First transmission measurement at n_TOF: determination of the natCu total cross section over a wide energy range

Accurate and precise nuclear data are essential for the design, safety assessment, and performance evaluation of advanced nuclear energy technologies, particularly Generation IV fission and fusion reactors. In this context, copper plays a key role in systems such as the TAPIRO fast-spectrum research reactor, where sensitivity studies have shown a strong dependence on neutron-induced copper cross sections. However, the available experimental data for copper are scarce and significant inconsistencies exist among evaluated nuclear data libraries. To address these limitations, an experimental measurement campaign was proposed, including measurements at the n_TOF facility at CERN to improve neutron-induced copper cross sections. While radiative capture cross section measurements for 63Cu and 65Cu have already been performed, this thesis presents the measurement and analysis of the total cross section of natCu carried out in 2025 at n_TOF. It consisted of a transmission measurement, one of the first ever performed at the n_TOF facility. The experiment was carried out in the EAR1 experimental area, using a natural copper sample and a Low Mass Fission Chamber as a transmission detector. A comprehensive data analysis is presented, involving optimization studies aimed at improving data quality, so as to extract accurate natCu(n,tot) cross section.
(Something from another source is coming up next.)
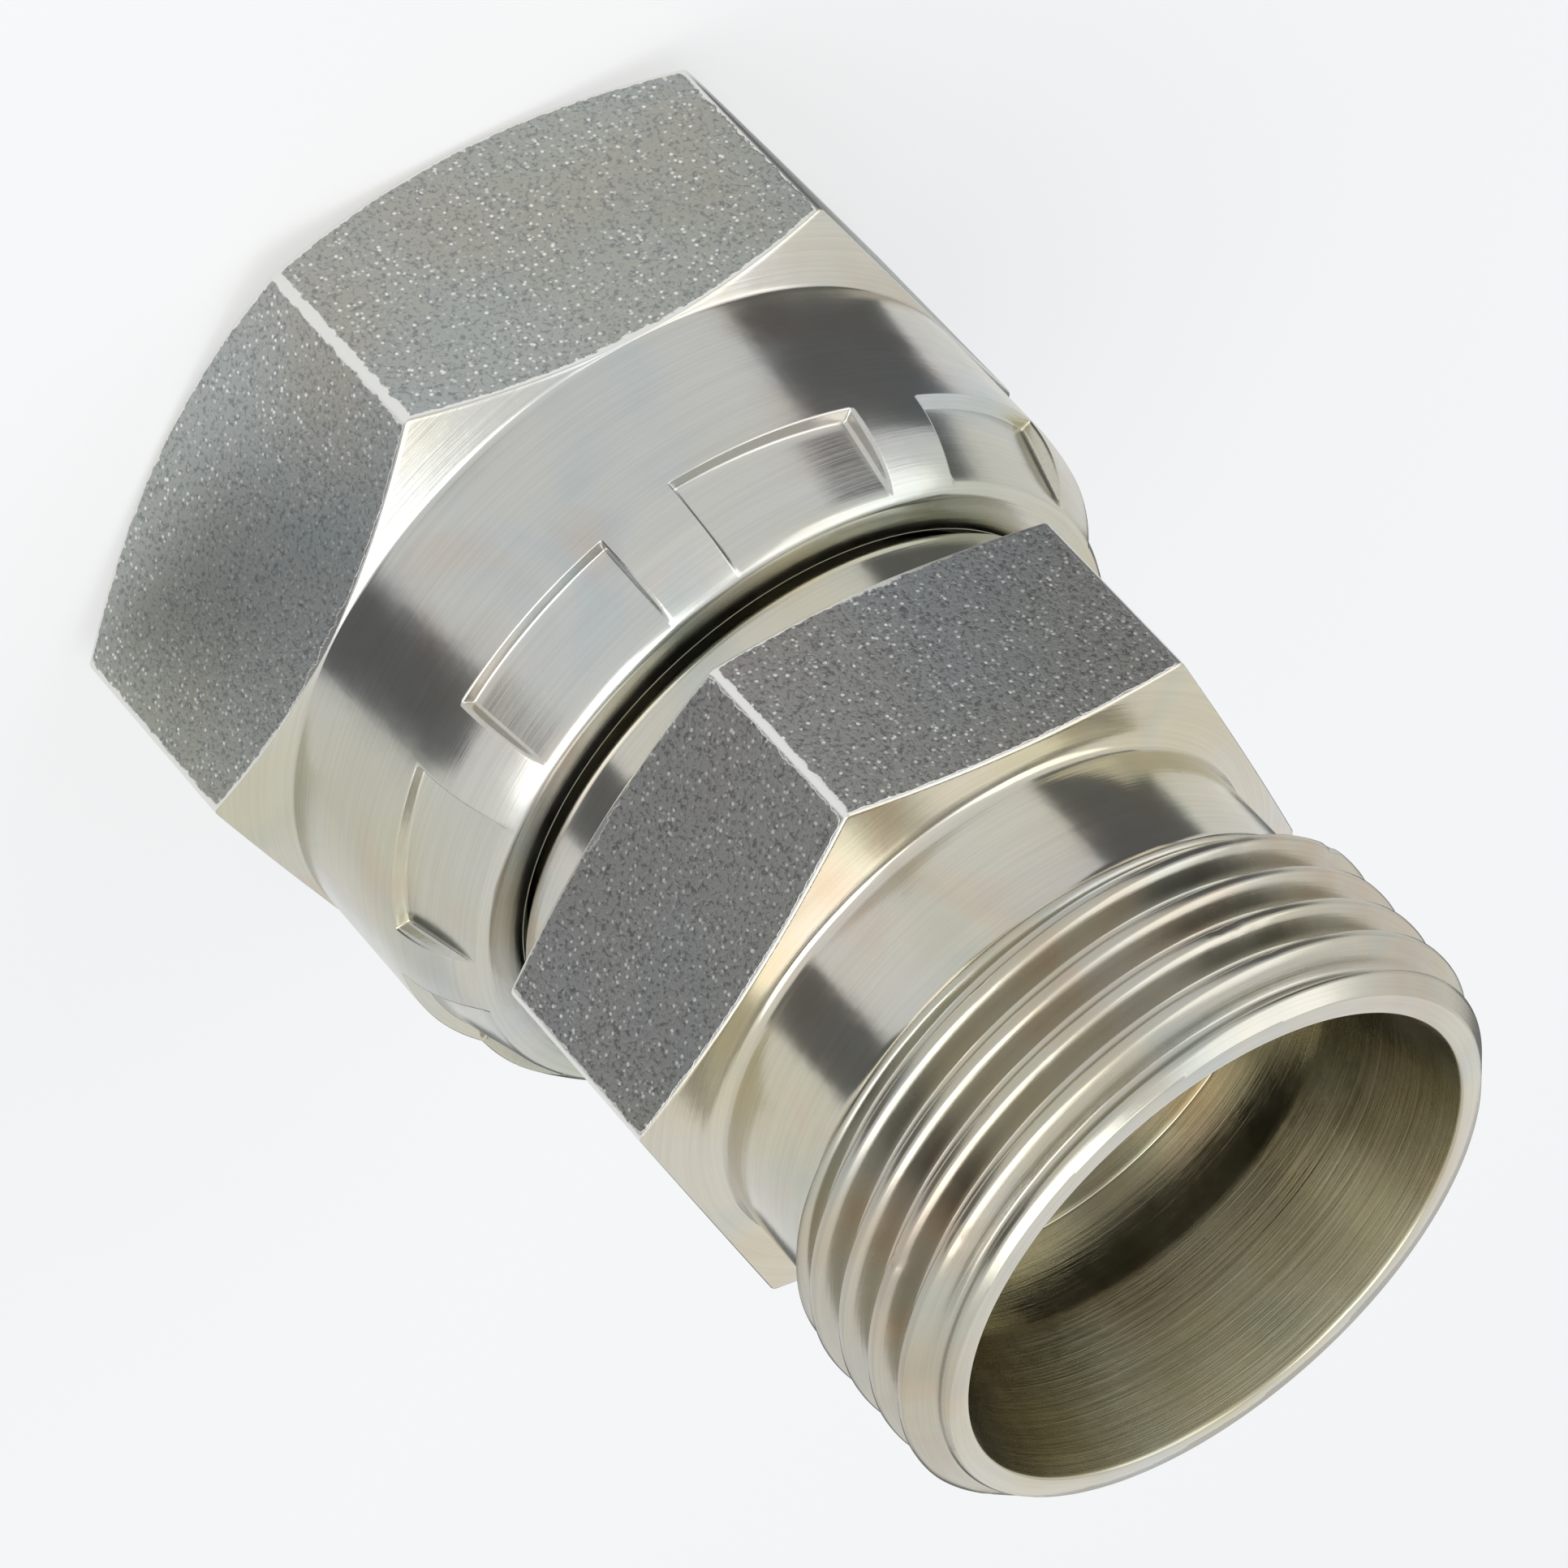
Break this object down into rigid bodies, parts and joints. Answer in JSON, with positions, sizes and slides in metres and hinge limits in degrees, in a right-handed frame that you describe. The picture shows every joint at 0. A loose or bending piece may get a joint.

Thanks to the broad neutron energy spectrum available at the n_TOF facility, the extracted natCu(n,tot) cross section covers a wide energy range, from meV extending up to 30 MeV. The results are in agreement with the limited experimental data reported in the literature and evaluated nuclear data libraries, especially in the resonance region, confirming the quality of the measurements and the robustness of the analysis procedure.